Outros editores, inclusive pequenos, vêm mostrando
um interesse já consolidado pela poesia, publicando-a “discretamente”, não raro
de modo artesanal. A situação, bem diferente do aberto descaso de que sofria o
gênero há algumas décadas, merece atenção do ponto de vista crítico e
editorial.
A Co. das Letras tem sua especificidade. Ao lado
dos poetas ligados ao pop dos anos 1970, a editora vem publicando também
sucessos modernistas já estabelecidos, como Vinícius de Moraes. A compra dos
direitos de publicação de Drummond, em 2012, foi um acontecimento importante na
agenda comercial do livro. O lançamento, em 2017, das Poesias reunidas
de Oswald de Andrade e a previsão de lançamento da poesia completa de Hilda
Hilst parecem indicar uma nova estratégia. Nota-se que a tentativa de atribuir
glamour comercial à poesia, apoiada no aparato da publicidade, tem sido capaz
de mobilizar setores especializados da mídia e a atenção dos festivais.
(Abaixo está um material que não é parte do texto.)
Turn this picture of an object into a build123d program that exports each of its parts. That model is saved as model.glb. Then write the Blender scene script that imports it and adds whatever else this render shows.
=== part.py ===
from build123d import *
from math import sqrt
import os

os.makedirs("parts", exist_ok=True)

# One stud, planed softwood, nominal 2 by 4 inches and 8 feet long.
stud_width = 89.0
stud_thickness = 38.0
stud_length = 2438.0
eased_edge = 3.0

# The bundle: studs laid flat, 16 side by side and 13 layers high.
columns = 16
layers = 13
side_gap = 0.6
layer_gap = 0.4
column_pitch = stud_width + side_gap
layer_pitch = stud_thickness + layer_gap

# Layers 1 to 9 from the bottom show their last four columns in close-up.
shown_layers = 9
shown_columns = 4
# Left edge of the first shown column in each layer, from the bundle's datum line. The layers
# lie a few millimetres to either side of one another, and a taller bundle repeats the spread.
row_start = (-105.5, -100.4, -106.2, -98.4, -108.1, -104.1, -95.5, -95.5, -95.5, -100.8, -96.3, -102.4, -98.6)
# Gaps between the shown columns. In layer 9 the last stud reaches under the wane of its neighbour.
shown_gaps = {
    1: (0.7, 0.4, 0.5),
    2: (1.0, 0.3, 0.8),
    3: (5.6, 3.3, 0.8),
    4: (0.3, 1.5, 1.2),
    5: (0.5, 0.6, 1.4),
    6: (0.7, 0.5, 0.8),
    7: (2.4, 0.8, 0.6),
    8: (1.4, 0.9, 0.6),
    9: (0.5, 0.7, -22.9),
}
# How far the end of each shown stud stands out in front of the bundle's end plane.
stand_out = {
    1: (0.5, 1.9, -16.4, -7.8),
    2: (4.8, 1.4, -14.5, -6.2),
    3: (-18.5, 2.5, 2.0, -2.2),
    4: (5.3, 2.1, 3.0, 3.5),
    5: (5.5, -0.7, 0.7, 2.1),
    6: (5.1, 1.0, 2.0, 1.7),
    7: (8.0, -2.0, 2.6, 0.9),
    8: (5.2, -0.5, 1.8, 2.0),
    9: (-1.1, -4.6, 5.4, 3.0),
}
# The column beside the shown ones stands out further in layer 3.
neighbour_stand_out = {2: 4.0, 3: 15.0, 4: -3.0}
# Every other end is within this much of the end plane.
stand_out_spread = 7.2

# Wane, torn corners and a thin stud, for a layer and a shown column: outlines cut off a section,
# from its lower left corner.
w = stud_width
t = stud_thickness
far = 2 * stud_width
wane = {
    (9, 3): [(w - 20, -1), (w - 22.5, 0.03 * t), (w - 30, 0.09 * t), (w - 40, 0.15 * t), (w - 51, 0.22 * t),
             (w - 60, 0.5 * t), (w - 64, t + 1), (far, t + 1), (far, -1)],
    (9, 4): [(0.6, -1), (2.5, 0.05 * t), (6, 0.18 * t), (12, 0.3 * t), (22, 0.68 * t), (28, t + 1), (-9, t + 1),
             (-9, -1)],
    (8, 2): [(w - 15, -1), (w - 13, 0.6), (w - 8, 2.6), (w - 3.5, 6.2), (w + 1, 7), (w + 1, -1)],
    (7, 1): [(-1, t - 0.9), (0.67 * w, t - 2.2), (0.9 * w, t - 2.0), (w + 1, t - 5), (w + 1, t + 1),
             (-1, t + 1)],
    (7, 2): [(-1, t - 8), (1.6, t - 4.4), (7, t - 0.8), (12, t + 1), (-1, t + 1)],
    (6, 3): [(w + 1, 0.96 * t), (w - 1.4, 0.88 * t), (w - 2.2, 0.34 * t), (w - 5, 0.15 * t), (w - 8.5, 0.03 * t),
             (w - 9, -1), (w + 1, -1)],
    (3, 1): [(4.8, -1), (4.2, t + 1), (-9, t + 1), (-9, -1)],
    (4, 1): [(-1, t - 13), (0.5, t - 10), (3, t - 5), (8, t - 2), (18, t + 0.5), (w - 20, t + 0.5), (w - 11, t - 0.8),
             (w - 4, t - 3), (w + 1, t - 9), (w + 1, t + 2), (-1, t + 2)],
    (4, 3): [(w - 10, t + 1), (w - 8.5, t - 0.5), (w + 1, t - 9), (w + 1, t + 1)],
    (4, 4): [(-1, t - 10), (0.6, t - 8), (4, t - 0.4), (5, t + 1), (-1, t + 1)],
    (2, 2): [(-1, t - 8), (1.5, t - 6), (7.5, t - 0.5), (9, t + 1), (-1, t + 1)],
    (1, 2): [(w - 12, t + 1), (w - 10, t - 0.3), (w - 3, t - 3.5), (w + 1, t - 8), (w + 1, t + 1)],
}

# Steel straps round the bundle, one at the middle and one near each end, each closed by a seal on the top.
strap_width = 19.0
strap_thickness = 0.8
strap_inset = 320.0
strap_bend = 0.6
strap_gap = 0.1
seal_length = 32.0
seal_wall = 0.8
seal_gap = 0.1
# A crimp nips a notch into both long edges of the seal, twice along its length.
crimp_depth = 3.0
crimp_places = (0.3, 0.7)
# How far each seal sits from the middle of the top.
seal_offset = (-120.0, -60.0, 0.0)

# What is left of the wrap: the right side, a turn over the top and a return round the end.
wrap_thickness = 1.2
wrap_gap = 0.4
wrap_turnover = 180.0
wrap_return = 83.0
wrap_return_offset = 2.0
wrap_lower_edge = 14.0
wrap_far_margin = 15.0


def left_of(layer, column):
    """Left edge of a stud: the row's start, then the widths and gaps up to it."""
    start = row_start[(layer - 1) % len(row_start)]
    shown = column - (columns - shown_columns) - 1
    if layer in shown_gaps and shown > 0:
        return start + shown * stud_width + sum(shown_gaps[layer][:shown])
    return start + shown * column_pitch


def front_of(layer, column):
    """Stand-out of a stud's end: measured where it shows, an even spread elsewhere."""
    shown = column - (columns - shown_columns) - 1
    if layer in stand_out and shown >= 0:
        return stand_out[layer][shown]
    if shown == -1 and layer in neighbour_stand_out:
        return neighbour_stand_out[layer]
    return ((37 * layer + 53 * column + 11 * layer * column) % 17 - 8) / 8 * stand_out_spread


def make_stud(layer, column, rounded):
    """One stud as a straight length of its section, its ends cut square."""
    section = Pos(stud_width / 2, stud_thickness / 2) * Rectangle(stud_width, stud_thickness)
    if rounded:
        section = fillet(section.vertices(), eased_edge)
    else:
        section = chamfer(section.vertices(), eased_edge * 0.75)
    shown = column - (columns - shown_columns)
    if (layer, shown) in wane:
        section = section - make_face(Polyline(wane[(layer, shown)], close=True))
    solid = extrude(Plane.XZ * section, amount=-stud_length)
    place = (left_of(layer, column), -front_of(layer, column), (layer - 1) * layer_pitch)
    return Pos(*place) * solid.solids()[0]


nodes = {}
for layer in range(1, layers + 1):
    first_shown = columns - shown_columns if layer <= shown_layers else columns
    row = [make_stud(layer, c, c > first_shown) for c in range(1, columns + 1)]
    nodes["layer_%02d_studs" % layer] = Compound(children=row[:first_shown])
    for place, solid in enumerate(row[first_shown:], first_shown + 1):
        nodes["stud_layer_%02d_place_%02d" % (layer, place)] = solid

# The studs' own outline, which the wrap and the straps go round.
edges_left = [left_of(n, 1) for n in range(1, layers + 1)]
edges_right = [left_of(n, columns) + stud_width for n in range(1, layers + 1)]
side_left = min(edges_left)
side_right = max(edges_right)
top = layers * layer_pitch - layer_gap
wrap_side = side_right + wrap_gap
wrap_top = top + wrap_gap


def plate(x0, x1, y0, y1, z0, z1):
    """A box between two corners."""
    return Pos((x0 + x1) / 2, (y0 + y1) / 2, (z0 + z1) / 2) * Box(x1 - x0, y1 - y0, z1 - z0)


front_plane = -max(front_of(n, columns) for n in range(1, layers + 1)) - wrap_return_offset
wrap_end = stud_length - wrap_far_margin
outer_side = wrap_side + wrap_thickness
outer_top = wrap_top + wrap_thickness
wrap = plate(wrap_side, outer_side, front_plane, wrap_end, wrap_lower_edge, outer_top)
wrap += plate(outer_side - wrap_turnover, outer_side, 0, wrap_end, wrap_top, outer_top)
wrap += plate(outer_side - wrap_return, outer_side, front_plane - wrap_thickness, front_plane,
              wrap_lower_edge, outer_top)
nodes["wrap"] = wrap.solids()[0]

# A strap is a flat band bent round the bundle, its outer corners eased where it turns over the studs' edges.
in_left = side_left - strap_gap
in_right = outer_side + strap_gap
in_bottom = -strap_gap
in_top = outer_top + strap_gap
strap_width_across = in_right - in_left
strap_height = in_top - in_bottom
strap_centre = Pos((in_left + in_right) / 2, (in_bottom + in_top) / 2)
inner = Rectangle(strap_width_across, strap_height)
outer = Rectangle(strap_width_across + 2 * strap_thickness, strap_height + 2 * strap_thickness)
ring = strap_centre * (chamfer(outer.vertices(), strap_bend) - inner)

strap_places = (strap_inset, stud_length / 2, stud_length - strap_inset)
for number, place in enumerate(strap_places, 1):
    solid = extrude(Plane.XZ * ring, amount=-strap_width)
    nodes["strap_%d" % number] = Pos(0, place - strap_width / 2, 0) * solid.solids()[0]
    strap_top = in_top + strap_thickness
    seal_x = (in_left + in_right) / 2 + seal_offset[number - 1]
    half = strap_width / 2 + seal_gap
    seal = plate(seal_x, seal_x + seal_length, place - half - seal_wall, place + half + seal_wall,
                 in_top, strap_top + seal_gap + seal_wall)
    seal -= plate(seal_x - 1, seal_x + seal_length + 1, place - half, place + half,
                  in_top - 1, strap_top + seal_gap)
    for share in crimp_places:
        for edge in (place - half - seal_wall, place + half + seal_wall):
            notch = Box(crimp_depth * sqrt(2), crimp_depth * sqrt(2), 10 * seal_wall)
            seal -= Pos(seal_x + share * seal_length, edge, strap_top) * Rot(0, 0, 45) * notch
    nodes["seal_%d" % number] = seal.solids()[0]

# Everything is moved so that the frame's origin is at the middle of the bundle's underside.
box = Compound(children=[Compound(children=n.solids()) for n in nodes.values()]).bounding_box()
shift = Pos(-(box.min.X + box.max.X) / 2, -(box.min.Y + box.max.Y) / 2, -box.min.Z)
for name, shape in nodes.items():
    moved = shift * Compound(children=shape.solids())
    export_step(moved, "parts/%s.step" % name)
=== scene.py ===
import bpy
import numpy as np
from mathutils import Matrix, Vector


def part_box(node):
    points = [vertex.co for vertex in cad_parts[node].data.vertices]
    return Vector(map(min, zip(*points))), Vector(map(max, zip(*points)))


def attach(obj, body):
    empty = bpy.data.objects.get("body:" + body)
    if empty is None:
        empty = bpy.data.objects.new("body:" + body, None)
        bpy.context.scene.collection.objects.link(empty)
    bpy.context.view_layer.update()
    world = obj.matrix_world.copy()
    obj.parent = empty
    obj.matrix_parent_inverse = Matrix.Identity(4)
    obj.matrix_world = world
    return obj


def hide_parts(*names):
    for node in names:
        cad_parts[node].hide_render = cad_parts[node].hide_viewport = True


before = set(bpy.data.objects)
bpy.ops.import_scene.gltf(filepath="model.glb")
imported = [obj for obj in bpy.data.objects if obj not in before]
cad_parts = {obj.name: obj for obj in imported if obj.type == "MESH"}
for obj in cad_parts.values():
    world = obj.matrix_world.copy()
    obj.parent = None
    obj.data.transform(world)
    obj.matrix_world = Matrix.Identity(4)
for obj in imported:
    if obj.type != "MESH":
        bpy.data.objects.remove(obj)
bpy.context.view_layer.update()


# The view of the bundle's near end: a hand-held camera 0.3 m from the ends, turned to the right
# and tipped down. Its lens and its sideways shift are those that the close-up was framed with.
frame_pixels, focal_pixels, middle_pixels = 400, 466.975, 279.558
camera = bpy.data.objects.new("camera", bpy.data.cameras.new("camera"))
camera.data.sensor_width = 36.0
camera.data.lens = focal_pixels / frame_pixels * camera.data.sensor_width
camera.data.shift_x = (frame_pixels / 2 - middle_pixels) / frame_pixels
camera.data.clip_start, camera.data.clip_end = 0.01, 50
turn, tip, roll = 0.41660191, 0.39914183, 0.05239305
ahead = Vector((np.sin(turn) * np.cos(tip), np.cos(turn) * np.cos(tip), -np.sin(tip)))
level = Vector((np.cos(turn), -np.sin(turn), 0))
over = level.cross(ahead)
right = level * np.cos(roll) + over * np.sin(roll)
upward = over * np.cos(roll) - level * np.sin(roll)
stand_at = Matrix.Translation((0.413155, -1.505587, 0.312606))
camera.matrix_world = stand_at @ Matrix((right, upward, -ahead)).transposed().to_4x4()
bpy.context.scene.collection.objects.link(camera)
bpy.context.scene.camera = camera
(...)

Com exceções pontuais, a Co. das Letras sempre
publicou poesia esparsamente. Com relação à poesia brasileira, a consolidação
do catálogo é ainda mais recente e a escolha de autores, relativamente
arbitrária. Se a publicação de poesia pode ser vista como uma concessão que se
faz a determinados círculos intelectuais, como um verniz de civilidade dentro
da lógica de mercado, gerando “sucesso de estima”, não se pode menosprezar a
tendência da incorporação ao catálogo de nomes do showbiz, de tudo
aquilo que circula bem nas colunas e nas redes sociais. De Gregório Dudivier e
Arnaldo Antunes a Fernanda Torres, isso é perceptível não apenas no caso da
poesia. Mas a notícia de uma antologia de poesia brasileira contemporânea
organizada por Adriana Calcanhoto não deixa de ser bom exemplo dessa
estratégia, que visa associar ideia de livro e ideia de produto.
Não acredito que se possa contestar, como
formulação de princípio, o trabalho de dar publicidade a um bom livro. Há um
risco real, entretanto, em transformar em critério editorial traços
característicos da lógica do marketing, ou seja, daquilo que procura adequar-se
à previsibilidade do gosto do público (dito “médio”) ou, pior, de um desejo de
compra (esfera da sedução de produto).
Não há receita para saber o que é boa literatura.
Nem as políticas editoriais são tão lineares. Mas há um problema quando o
projeto de livro limita-se à opção entre gerar o produto novo e reciclar o
produto fora de catálogo. Outras variantes precisariam ser consideradas, como
os debates em curso sobre problemas contemporâneos, as questões de crítica e
história literária, a natureza das discussões sobre a poesia, a situação
editorial dos principais livros da poesia brasileira, a relação da edição com o
ensino, a presença da poesia internacional na produção literária, o tipo de
leitor que queremos constituir.
A impressão é que a dimensão pública da poesia é
minimizada pelos editores. Basta ler as orelhas, as entrevistas, considerar
determinadas intervenções na mídia para se perceber uma espécie de afetação
pessimista a esse respeito. Quando se transforma em descaso intelectual,
apartado do ambiente no qual as obras circulam, acaba por justificar o que se
assemelha a um niilismo mercadológico, que exaure determinados espaços para
poder reocupá-los, legitimando seus objetos pela mera exposição no espaço
público.
Mimetizada pelos próprios autores, em outras
circunstâncias, a postura causa consternação. Mas naturalizada como modus
operandi da literatura, suas consequências podem ser ainda mais
desastrosas. Valeria a pena avaliar se isso nos basta como vida literária.
[Texto originalmente publicado no jornal O Estado de São Paulo, com o título “Descontruindo
o mito de que poesia não vende”, no dia 5/3/2017. A versão do jornal é
diferente em alguns pontos, a começar pelo título, e não incluía os dois
últimos parágrafos, tal como aqui reproduzidos.]